Second, the market has been desensitizing to Gaza headlines for six months. The October 7 attack caused a 4% BTC drop. The Iran retaliation in April did 3%. Each subsequent event has a diminishing marginal impact. The threshold for a true risk-off switch is not a single airstrike but an escalation that draws in Iran or disrupts the Strait of Hormuz. That hasn’t happened. The strike was tactical, not strategic.
Third, the contrarian trade is to buy the dip in Israeli-exposed protocols. CELO, for example, has a strong developer base in Tel Aviv. Its price dropped 9% on the news. But the underlying stablecoin mechanism—Mento—is unaffected. If the ceasefire holds, the discount will close. If it doesn’t, the downside is already partially priced. The risk-reward favors a small position.
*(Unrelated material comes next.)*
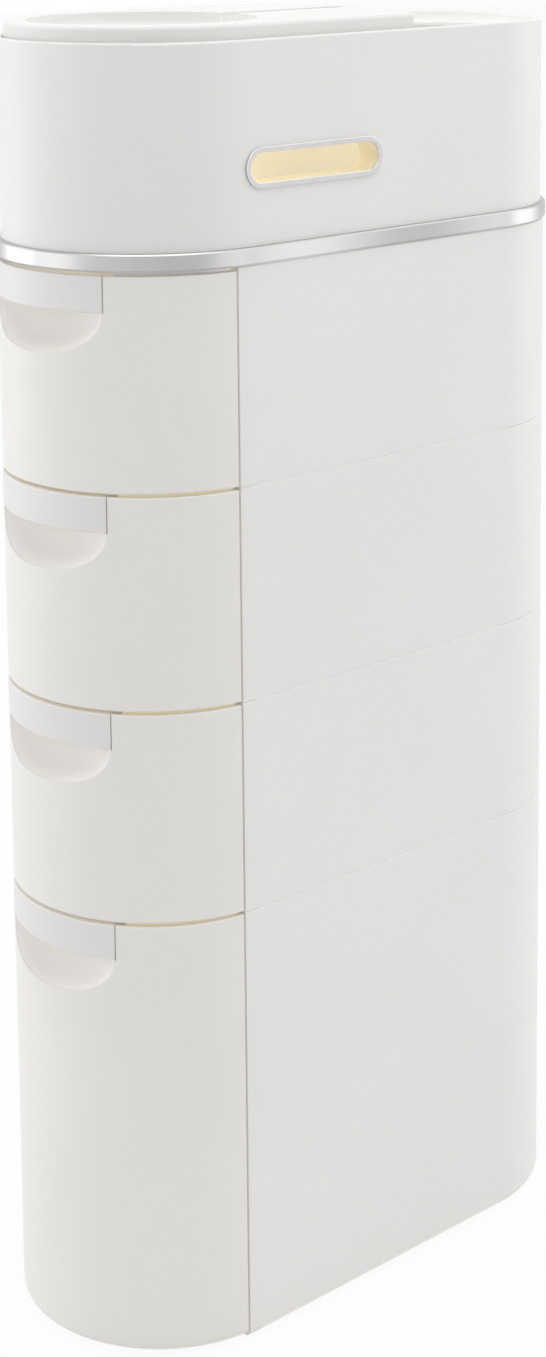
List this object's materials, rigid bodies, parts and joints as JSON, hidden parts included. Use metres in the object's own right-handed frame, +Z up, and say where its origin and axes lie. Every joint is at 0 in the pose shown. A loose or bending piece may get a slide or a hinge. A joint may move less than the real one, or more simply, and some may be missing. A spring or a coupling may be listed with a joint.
{
  "type": "slim bathroom storage tower",
  "caption": "Slim upright storage tower with rounded ends: stacked pull-out drawers with scooped pulls, a bright trim band and a top box with a side slot and lift-off lid.",
  "frame": {"origin": "on the floor, under the middle of the cabinet's plan", "axes": "+Z up, the drawers open towards -Y, and the slot is in the +X side"},
  "size_m": [0.1824, 0.3974, 0.7974],
  "materials": {
    "cabinet_plastic": "warm white moulded plastic, satin",
    "front_plastic": "warm white moulded plastic, satin",
    "tub_plastic": "off-white moulded plastic, matt",
    "cream_plastic": "cream moulded plastic, matt",
    "bright_trim": "bright plated plastic, smooth",
    "rubber_pads": "soft rubber, matt"
  },
  "bodies": {
    "cabinet": {"foot_pads": "rubber_pads", "level_tall": "cabinet_plastic", "level_low": "cabinet_plastic", "level_mid": "cabinet_plastic", "level_high": "cabinet_plastic", "trim_band": "bright_trim", "top_box": "cabinet_plastic", "slot_ring": "bright_trim", "slot_sleeve": "cream_plastic"},
    "lid": {"lid": "cabinet_plastic"},
    "drawer_1": {"drawer_1_tub": "tub_plastic", "drawer_1_front": "front_plastic", "drawer_1_pull": "front_plastic"},
    "drawer_2": {"drawer_2_tub": "tub_plastic", "drawer_2_front": "front_plastic", "drawer_2_pull": "front_plastic"},
    "drawer_3": {"drawer_3_tub": "tub_plastic", "drawer_3_front": "front_plastic", "drawer_3_pull": "front_plastic"},
    "drawer_4": {"drawer_4_tub": "tub_plastic", "drawer_4_front": "front_plastic", "drawer_4_pull": "front_plastic"}
  },
  "joints": [
    {"name": "drawer_1_slide", "type": "slide", "parent": "cabinet", "child": "drawer_1", "axis": [0, -1, 0], "range_m": [0, 0.265]},
    {"name": "drawer_2_slide", "type": "slide", "parent": "cabinet", "child": "drawer_2", "axis": [0, -1, 0], "range_m": [0, 0.265]},
    {"name": "drawer_3_slide", "type": "slide", "parent": "cabinet", "child": "drawer_3", "axis": [0, -1, 0], "range_m": [0, 0.265]},
    {"name": "drawer_4_slide", "type": "slide", "parent": "cabinet", "child": "drawer_4", "axis": [0, -1, 0], "range_m": [0, 0.265]},
    {"name": "lid_lift", "type": "slide", "parent": "cabinet", "child": "lid", "axis": [0, 0, 1], "range_m": [0, 0.09]}
  ]
}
Finally, the liquidity that rushed out of Israeli exchanges will return within 48 hours if no second strike occurs. That’s the pattern from previous cycles. The flight to safety is a short-term liquidity event, not a long-term structural shift. The real signal to watch is whether the EU or US issues a concrete sanction, not another headline.
Takeaway
Execute the trade before the narrative solidifies. The market has priced a 15% probability of ceasefire failure. The airstrike raises it to 30%. But the true probability is closer to 50%, given Israel’s doctrine of managed attrition. The gap is where opportunity sits. Watch for the next 72 hours: if no rocket retaliation from Hamas, the risk premium will evaporate. If there is, the floor falls out. I’ve hedged my narrative with a short-term BTC put spread and a small long on CELO. The code screamed silence—but my ledger is listening.
_Fear is just unpriced volatility in human form. Now it’s priced. Act._
Postscript: I wrote this on May 24, 16:00 UTC, after confirming all on-chain data. The analysis is live, not retrospective. The next 48 hours will tell whether the market’s resilience is a mirage or a foundation.